1. A golf club head comprising: a golf club body, the golf club body including a crown, a sole, and a skirt connecting the crown to the sole, the golf club body including a heel portion and a toe portion; anda striking face connected to a front of the golf club body, the striking face including: an inner surface and an outer surface defining a thickness, the thickness being measured as the distance between the inner surface and the outer surface;a toe-located boundary condition feature;a heel-located boundary condition feature; andat least one variation in thickness formed by a boss that is proximate to at least one end of the toe-located boundary condition feature or the heel-located boundary condition feature, wherein the toe-located boundary condition feature and the heel-located boundary condition feature are elongated thru-slots, the boss encapsulates the at least one end of at least one of the thru-slots in order to reduce at least one stress concentration, and wherein there are no thru-slots between the toe-located boundary condition feature and the heel-located boundary condition feature.

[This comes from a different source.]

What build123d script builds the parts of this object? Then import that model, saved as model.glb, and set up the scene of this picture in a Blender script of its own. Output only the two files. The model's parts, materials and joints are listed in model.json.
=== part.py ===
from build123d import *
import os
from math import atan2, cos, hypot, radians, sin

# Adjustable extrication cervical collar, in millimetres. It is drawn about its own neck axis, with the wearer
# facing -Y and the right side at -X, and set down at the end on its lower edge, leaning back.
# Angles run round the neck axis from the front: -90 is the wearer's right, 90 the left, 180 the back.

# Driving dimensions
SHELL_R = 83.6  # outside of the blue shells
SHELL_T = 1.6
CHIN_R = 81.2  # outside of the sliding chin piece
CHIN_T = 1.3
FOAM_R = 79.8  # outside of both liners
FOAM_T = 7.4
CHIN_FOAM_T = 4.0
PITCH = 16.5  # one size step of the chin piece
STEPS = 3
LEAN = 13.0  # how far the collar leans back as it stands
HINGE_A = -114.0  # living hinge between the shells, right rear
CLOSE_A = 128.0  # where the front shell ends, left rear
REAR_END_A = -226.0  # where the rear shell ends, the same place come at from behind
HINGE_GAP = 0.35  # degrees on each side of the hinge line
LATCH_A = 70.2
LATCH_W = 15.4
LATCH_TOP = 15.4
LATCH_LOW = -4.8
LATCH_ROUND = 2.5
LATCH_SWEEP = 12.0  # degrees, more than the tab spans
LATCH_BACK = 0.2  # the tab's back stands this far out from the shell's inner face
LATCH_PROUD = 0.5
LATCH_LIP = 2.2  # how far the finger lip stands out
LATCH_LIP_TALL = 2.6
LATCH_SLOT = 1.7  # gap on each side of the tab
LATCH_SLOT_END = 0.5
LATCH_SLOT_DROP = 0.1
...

2. The golf club head of claim 1, wherein the at least one variation in thickness is an increase in thickness relative to at least one portion of the striking face that is distal to the end.

3. The golf club head of claim 1, wherein the thru-slots have a length of about 10 to 50 mm.

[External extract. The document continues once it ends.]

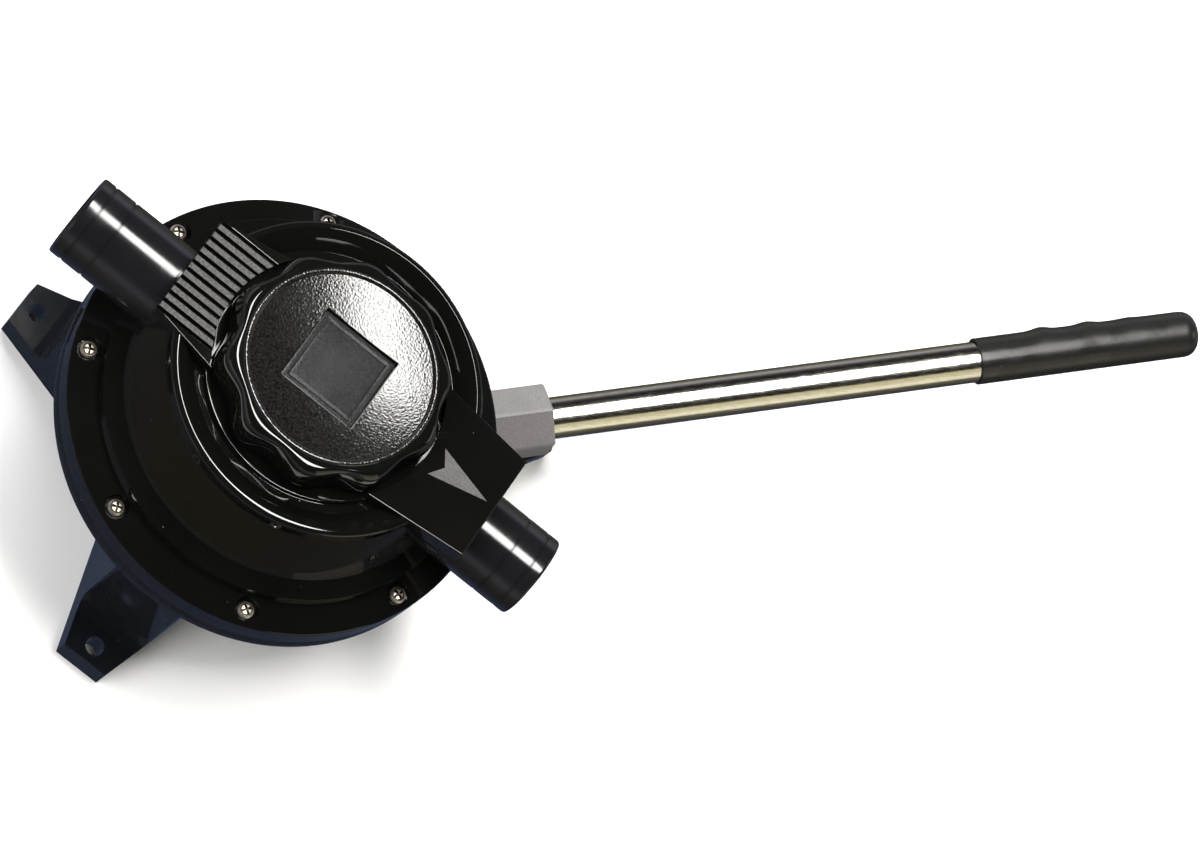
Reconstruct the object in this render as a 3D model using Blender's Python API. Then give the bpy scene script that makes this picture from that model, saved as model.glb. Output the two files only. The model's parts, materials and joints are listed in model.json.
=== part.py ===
"""Manual bilge pump: a diaphragm pump on a three-footed frame, worked by a long lever.

Metres, +Z up. Z is the pump's axis, from the mounting plane through the clamp knob, the origin is the
middle of the mounting plane, and the lever points along +X. The hose tails lie in line, 45 degrees
round from the lever, and each piece is drawn as it sits with the lever in the middle of its stroke.
"""

import math

import bmesh
import bpy
from mathutils import Matrix, Vector

# Clearance between pieces that seat on each other
GAP = 0.0003

# Facets round a full turn
LARGE_ROUND = 40
MEDIUM_ROUND = 24
SMALL_ROUND = 16
SCREW_ROUND = 10
LOBE_ROUND = 5

# Feet and frame
FOOT_AZIMUTH = 135.0
FOOT_PROJECTION = 0.017
FOOT_TIP_HALF_WIDTH = 0.0108
FOOT_FLARE = 0.29
FOOT_THICKNESS = 0.0125
FOOT_HOLE_RADIUS = 0.0042
FOOT_HOLE_INSET = 0.0078
FRONT_FOOT_PROJECTION = 0.061
FRONT_FOOT_TIP_HALF_WIDTH = 0.0056
FRONT_FOOT_TIP_ROUND = 0.0018
FRONT_FOOT_THICKNESS = 0.010
FRONT_FOOT_HOLE_INSET = 0.0085
FLOOR_THICKNESS = 0.005
FLOOR_LAP = 0.002
DRAIN_RADIUS = 0.008
DRAIN_INSET = 0.019
LEG_SETBACK = 0.005
LEG_DEPTH = 0.041
LEG_WALL = 0.004
LEG_SLOPE_RUN = 0.010
LEG_SLOPE_DROP = 0.0295
LEG_FLOOR_STEP = 0.0012
LEG_FOOT_FILLET = 0.006
CHEEK_WALL = 0.0055
PIVOT_BOSS_RADIUS = 0.0095
PIVOT_BOSS_HEIGHT = 0.0015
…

4. The golf club head of claim 1, wherein the boss is about cylindrical.

5. The golf club head of claim 1, wherein the toe-located boundary condition feature and the heel-located boundary condition feature are elongated in a direction from crown-to-sole.

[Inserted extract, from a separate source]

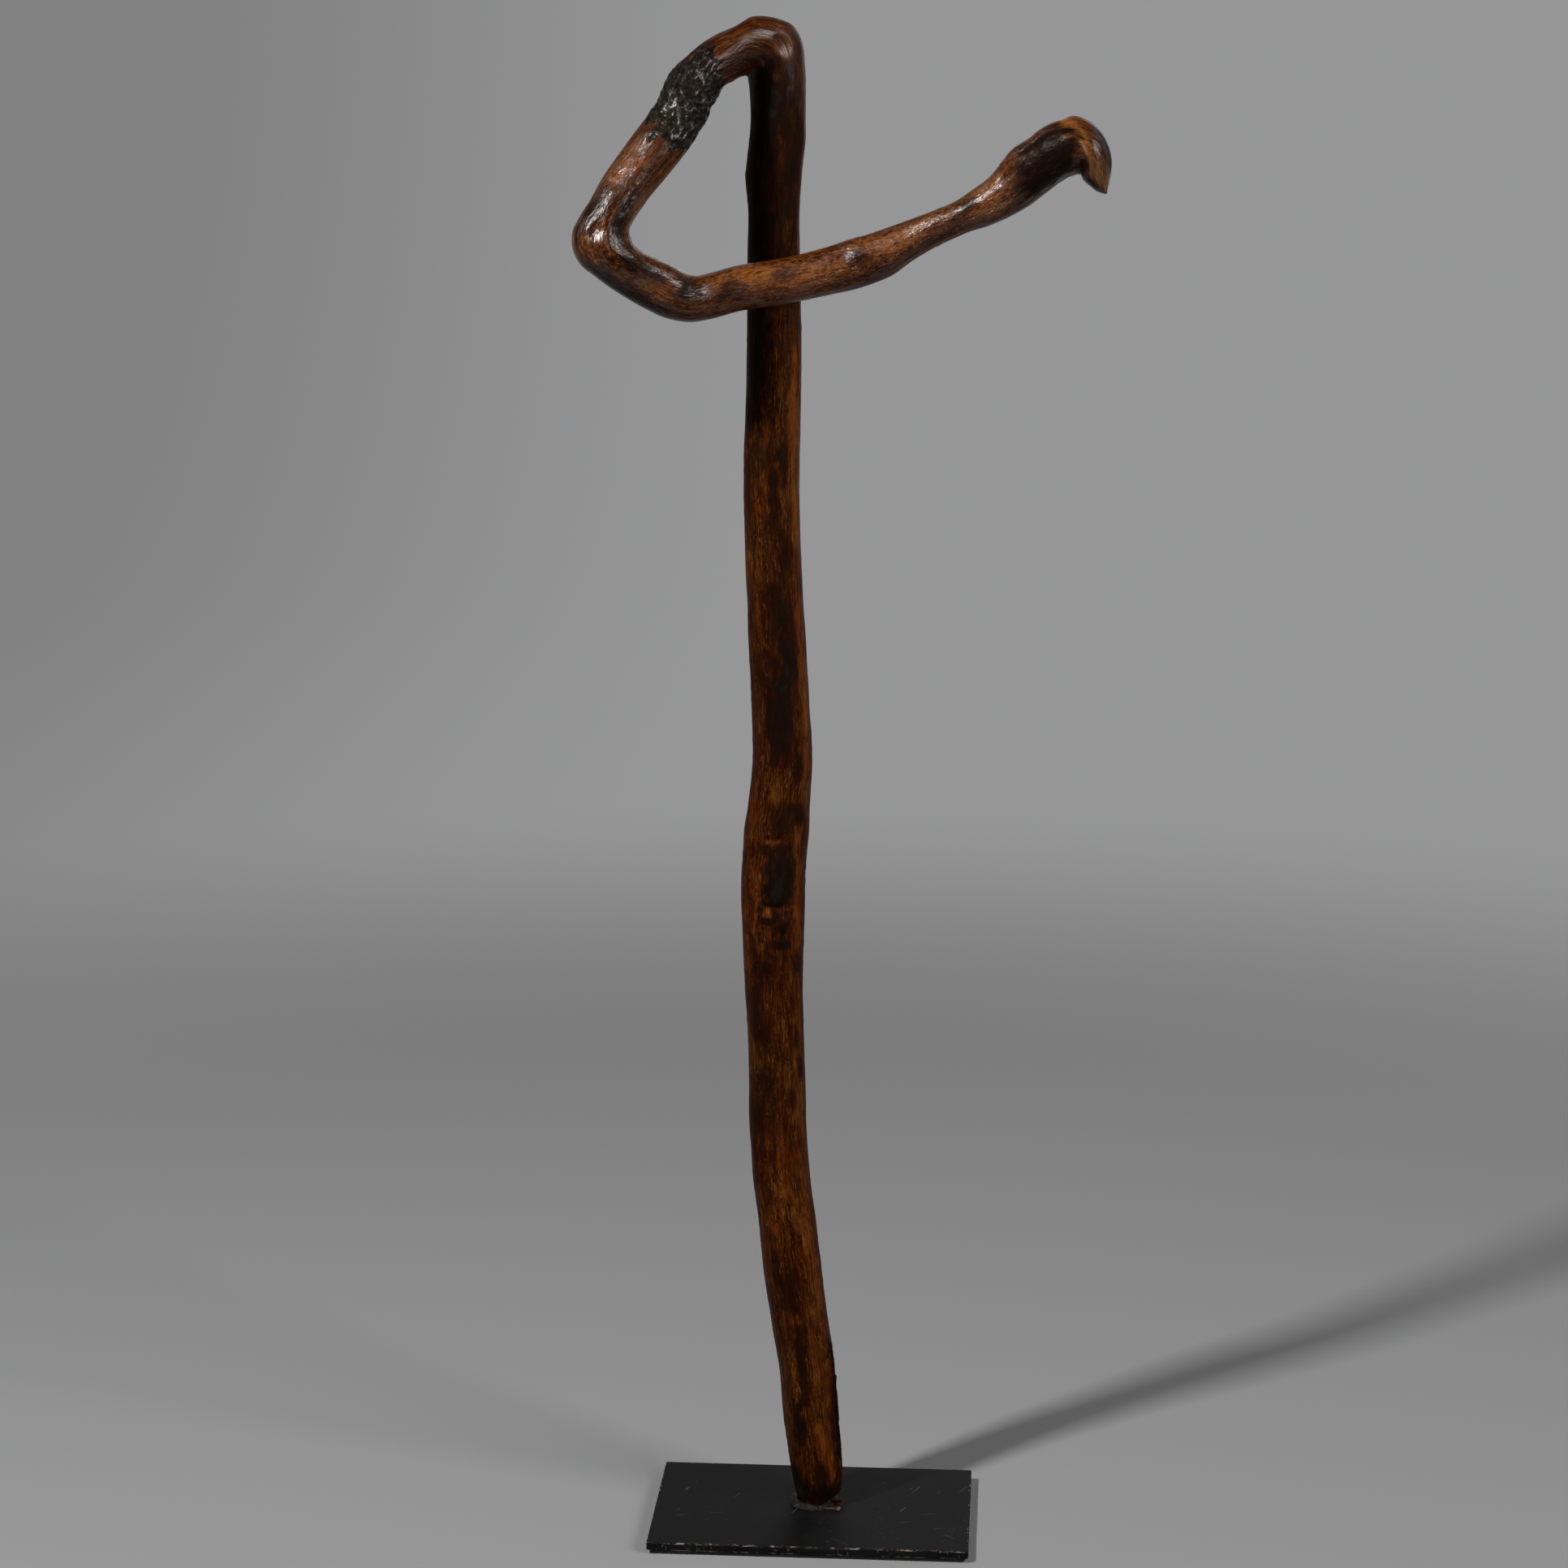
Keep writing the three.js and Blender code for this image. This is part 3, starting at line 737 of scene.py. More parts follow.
def trimFoot(tube):
    # sawn level underneath, and pared away at the right, as the solid is
    foot, low = staff["footHeight"], 60
    angle = math.radians(staff["bevelAngle"])
    for x, outward in ((0, (0, 0, -1)), (staff["bevelStart"], (math.sin(angle), 0, -math.cos(angle)))):
        near = [vert for vert in tube.verts if vert.co.z < low]
        for parts in (tube.edges, tube.faces):
            near += [part for part in parts if all(vert.co.z < low for vert in part.verts)]
        bmesh.ops.bisect_plane(tube, geom=near, plane_co=(x, 0, foot), plane_no=outward, clear_outer=True)
        rim = [edge for edge in tube.edges if edge.is_boundary and edge.verts[0].co.z < low]
        bmesh.ops.holes_fill(tube, edges=rim, sides=0)
    # the sawn rim is a little rounded
    under = [face for face in tube.faces if len(face.verts) > 12 and face.calc_center_median().z < 40]
    rim = [edge for edge in {edge for face in under for edge in face.edges}
           if any(face not in under for face in edge.link_faces)]
    bmesh.ops.bevel(tube, geom=rim, offset=0.35, offset_type="OFFSET", affect="EDGES", segments=2,
                    profile=0.5, material=-1, clamp_overlap=True)


def makeStaff():
    skin = makeStaffSkin()
    closeTip(skin)
    trimFoot(skin)
    toMetres(skin)
    keepInside(skin, "staff")
    bmesh.ops.recalc_face_normals(skin, faces=skin.faces[:])
    piece = addPiece("staffWood", skin, "staff", "patinated_wood", "staff")
    radius, top = staff["boreRadius"] * mm, staff["boreTop"] * mm
    x, y = staff["pinPlace"]
    cutAway(piece, spunSolid([(0, 0), (radius, 0), (radius, top), (0, top)], 48, (x * mm, y * mm, 0)))
    dressPiece(piece, patinatedWood(), 50)
    return piece


# staff's finish

wood = {
    "black": (0.0048, 0.0024, 0.0015),
    "umber": (0.0092, 0.0019, 0.0005),
    "brown": (0.0240, 0.0049, 0.0007),
    "amber": (0.0570, 0.0134, 0.0012),
    "gold": (0.1500, 0.0460, 0.0060),
    "fleck": (0.240, 0.1050, 0.0260),
    "russet": (1.04, 0.76, 0.62),  # multiplies the ground colour where the wood is redder
    "rust": (0.140, 0.0280, 0.0090),
    "ash": (0.0100, 0.0095, 0.0070),
    "ochre": (0.195, 0.0720, 0.0100),
    "crustDark": (0.0028, 0.0020, 0.0014),
    "crustBrown": (0.0100, 0.0064, 0.0042),
    "crustPale": (0.0380, 0.0290, 0.0210),
    "shaftRoughness": 0.50,
    "loopRoughness": 0.33,
    "shine": 0.05,
    "shineTint": (1.0, 0.76, 0.52),
    "coat": 0.86,
    "coatRoughness": 0.285,
    "grainDepth": 0.00042,
    "mottledFrom": 0.985,  # metres along the staff, where the lengthwise streaks give way to mottling
    "mottledTo": 1.055,
}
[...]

6. The golf club head of claim 1, further comprising a shaft connection system, the shaft connection system allowing adjustment of at least one of loft angle, lie angle, and face angle of the golf club head.

7. A golf club head comprising: a golf club body, the golf club body including a crown, a sole, and a skirt connecting the crown to the sole, the golf club body including a heel portion and a toe portion;a striking face connected to a front of the golf club body, the striking face including: a geometric center defining the origin of a coordinate system having an x-axis being tangent to the striking face at the geometric center in a heel-toe direction and parallel to a ground plane, a y-axis being orthogonal to the x-axis and parallel to the ground plane, and a z-axis being orthogonal to both the x-axis and the y-axis and extending in a crown-sole direction;an inner surface and an outer surface defining a thickness, the thickness being measured as the distance between the inner surface and the outer surface;a toe-located boundary condition feature and a heel-located boundary condition feature being elongate in at least one of the x, y, and z directions and each having at least one face-located end being defined along the striking face; andstress reduction means located proximate to at least one end of the toe-located boundary condition feature or the heel-located boundary condition feature to reduce stress concentrations at the at least one end, wherein the boundary condition features are elongated thru-slots, and wherein there are no thru-slots between the toe-located boundary condition feature.

8. The golf club head of claim 7 wherein the toe-located boundary condition feature and heel-located boundary condition feature are each elongated in the z-direction.

9. The golf club head of claim 7, wherein the thru-slots have a length of about 10 to 50 mm.

10. The golf club head of claim 7, further comprising a shaft connection system, the shaft connection system allowing adjustment of at least one of loft angle, lie angle, and face angle of the golf club head.

11. A golf club head comprising: a golf club body, the golf club body including a crown, a sole, and a skirt connecting the crown to the sole, the golf club body including a heel portion, a toe portion, a leading edge, and a trailing edge, the golf club body defining a volume of greater than 150 cubic centimeters;a z-axis extending toward the crown and the sole;a x-axis extending toward the heel portion and the toe portion; anda striking face connected to a front of the golf club body, the striking face including a geometric center defining the origin of a coordinate system having an x-axis being tangent to the striking face at the geometric center and parallel to a ground plane, a y-axis being orthogonal to the x-axis and parallel to the ground plane, and a z-axis being orthogonal to both the x-axis and the y-axis;an inner surface and an outer surface;a toe-located boundary condition feature and a heel-located boundary condition feature, each boundary condition feature having at least one end on the striking face, anda reinforcement region proximate to the at least one end of at least one of the-boundary condition features, wherein the boundary condition features are elongated thru-slots, the reinforcement region encapsulating the at least one end of the at least one of the boundary condition features in order to reduce at least one stress concentration, and wherein there are no thru-slots between the toe-located boundary condition feature and the heel-located boundary condition feature.

12. The golf club head of claim 11, further comprising a shaft connection system, the shaft connection system allowing adjustment of at least one of loft angle, lie angle, and face angle of the golf club head.

13. The golf club head of claim 11, wherein the heel-located boundary condition and toe-located boundary condition are each elongated in the z-direction.

14. The golf club head of claim 11, wherein the reinforcement region includes at least one rib.

15. The golf club head of claim 11, wherein the reinforcement region includes gradual thickening.

16. The golf club head of claim 11, wherein the reinforcement region is heat treated in an area proximate to the at least one end on the striking face.

17. The golf club of claim 11, wherein the golf club head further comprises a first extent that extends parallel to the z-axis and a second extent that extends parallel to the x-axis, the first extent and the second extent being defined by a region of COR having a value of at least 0.820.

18. The golf club of claim 17, wherein the golf club head further comprises an AreaZ-Extent associated with the first extent and an AreaX-Extent associated with the second extent.

19. The golf club of claim 17 wherein the thru-slots each have a vertical extent of about 15 to 25 mm.

20. The golf club of claim 17 wherein the thru-slots have a width of about 1 to 3 mm.